La Comisión de Quejas y Denuncias del Instituto Nacional Electoral (INE) —sí, de nuestra autoridad electoral— ordenó a cierto empresario dejar de emitir mensajes violentos en contra de la senadora Citlali Hernández. El motivo es conocido y persiste ante nuestros ojos: Ricardo Salinas Pliego arremete de manera continua y humillante contra la parlamentaria en sus redes sociales; es incuestionable. Las expresiones del magnate atacan desmesuradamente a la también secretaria general del Movimiento de Regeneración Nacional (Morena) tanto por ser mujer como por su rol en el servicio público. Es precisamente este tipo de agresiones una de las muchas barreras que las mujeres deben sortear para ejercer el poder en pie de igualdad desde posiciones públicas. Eso habremos de admitirlo sin titubeos, sin dudas. La pregunta es otra: ¿es tarea de la autoridad electoral sancionar a particulares por violencia política en razón de género? Veamos.
La conducta del empresario hacia Hernández contraviene la Ley General de Acceso de las Mujeres a una Vida Libre de Violencia en lo que concierne a la violencia política por razones de género. Esa legislación no sólo detalla lo que se considera violencia política, sino que también establece un catálogo no exhaustivo de sus posibles manifestaciones. Por ejemplo, señala que constituye violencia política el acto de denigrar a una mujer con base en estereotipos de género que perpetúen relaciones de dominación, desigualdad y discriminación. Hasta aquí el panorama es claro.

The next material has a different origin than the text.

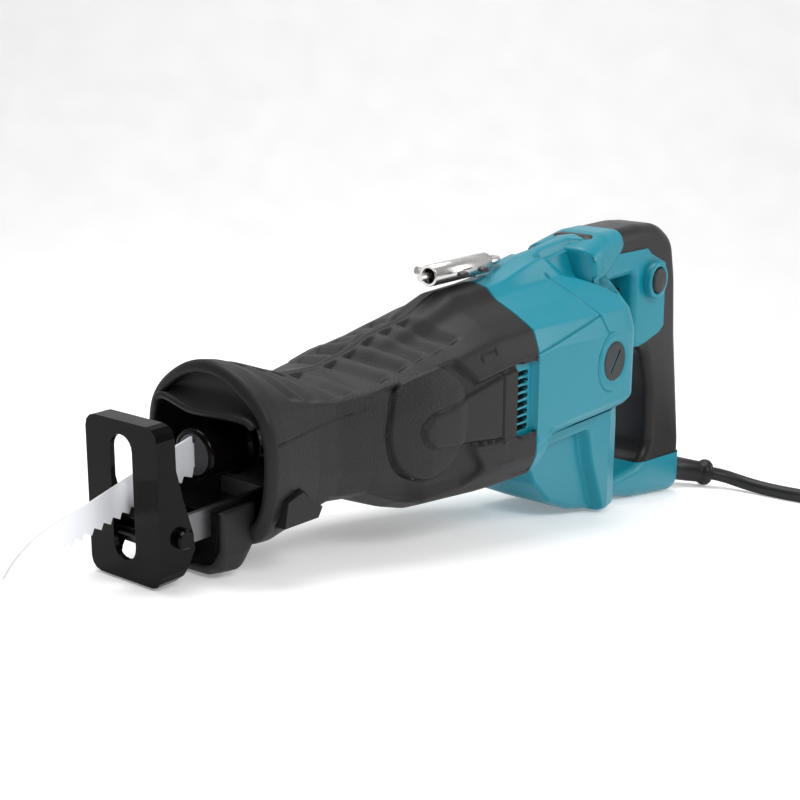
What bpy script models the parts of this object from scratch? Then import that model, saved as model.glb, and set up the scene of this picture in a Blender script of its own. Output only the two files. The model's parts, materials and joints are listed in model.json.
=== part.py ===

Los perpetradores de violencia política, en términos legales, no son únicamente los partidos políticos, sus miembros o simpatizantes. La violencia ejercida por particulares también se castiga. Aquí empieza a perfilarse el dilema. Dado que Citlali Hernández es senadora —un cargo público de nivel federal— es el INE la autoridad competente para atender el asunto de violencia política en su contra.
Aunque las disposiciones legales otorgan al organismo electoral la capacidad de aplicar medidas cautelares (poner fin a la campaña contra la parlamentaria) y medidas correctivas (compensaciones financieras, disculpas públicas y garantías de no repetición) en contra del magnate, lo cierto es que la autoridad electoral no tiene dientes suficientes para hacerlas valer en contra de actores que no sean funcionarios políticos; o sea, puras buenas intenciones. Como evidencia tajante de lo anterior se nos presenta Ricardo Salinas Pliego: el empresario ha desoído la resolución del INE y es a todas luces improbable que el Instituto encuentre la manera de hacer cumplir su resolución.
Hernández hizo lo que debía: se defendió de Salinas Pliego con los recursos legales que le ofrece el marco jurídico vigente. Sin embargo, parece que el asunto de la violencia política en su contra se quedará en la mera controversia pública.
La resolución del INE y la actitud desafiante del empresario ante ella ponen de manifiesto la importancia de examinar cómo abordamos la violencia política en razón de género. Resulta controvertible —aquí quiero decir inadecuado— que sea la autoridad electoral, con su vocación y alcance limitado, la instancia correcta para impartir justicia en la materia. Lo anterior es especialmente cierto cuando el individuo sancionado, por despreciable que sea, no es un actor político y cuando la violencia no se desenvuelve en el marco de un proceso electoral.
La actuación de la autoridad electoral en este caso resulta problemática por la naturaleza del INE, así como por su experiencia y atribuciones. El organismo se ha erigido para orquestar y supervisar procesos de participación política; carece tanto de experiencia como de conocimiento para determinar qué actos constituyen violencia de género; tampoco tiene potestades amplias para obligar a que los particulares se alineen a su buena voluntad. Tengamos cuidado con erosionar la confianza que depositamos en el instituto electoral entregándole tareas imposibles o para las cuales no fue creado.
La tarea de la autoridad electoral debería ser una sola: organizar elecciones, consultas populares y la revocación de mandato. Los asuntos en materia de violencia política deberían ser encomendados a quienes saben ponderar los derechos en conflicto entre particulares para adjudicar responsabilidades e imponer sanciones: el poder judicial. No es necesario reinventar la rueda.